Choose reinstallation when the handrail itself looks serviceable but the connection is the problem. Loose anchors, worn wedges, rust under escutcheon plates, poor fit, deck movement, or recurring staining from the socket area all point toward the need to remove, inspect, clean, and reset the rail properly.

Preventing Rust After the Fix

Once the rail is repaired, replaced, or reinstalled, prevention is mostly about routine attention. Rinse handrails with fresh water after heavy pool use, especially in saltwater pools. Keep fertilizer, mulch dust, and lawn chemicals away from the pool deck. Clean under escutcheon plates during seasonal maintenance if they can be safely lifted. Watch for stains returning from the anchor area rather than only polishing the visible rail.

For seasonal pools, inspect rails before opening and again before closing. Rails stored in a garage, shed, or equipment area should be dry before storage. Moisture trapped against stainless steel during the off-season can cause staining even when the rail is not in the pool.

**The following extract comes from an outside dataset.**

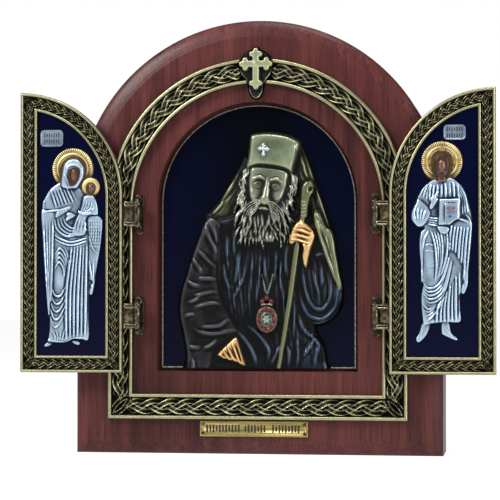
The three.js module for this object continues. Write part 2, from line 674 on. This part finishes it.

The Bottom Line on Pool Handrail Rust

Pool handrail rust is not a one-size-fits-all repair. Light staining may need only careful cleaning and better maintenance. Severe corrosion calls for replacement. A solid rail with a loose or corroded anchor may need to be reinstalled correctly instead of replaced unnecessarily.

The safest approach is to judge the rail by both appearance and function. If it looks stained but feels smooth and stable, repair may be enough. If it moves, flakes, cuts, pits, or keeps bleeding rust from the deck socket, take the problem more seriously. A clean, secure handrail does more than make the pool look better. It helps keep every swim safer from the first step in to the last step out.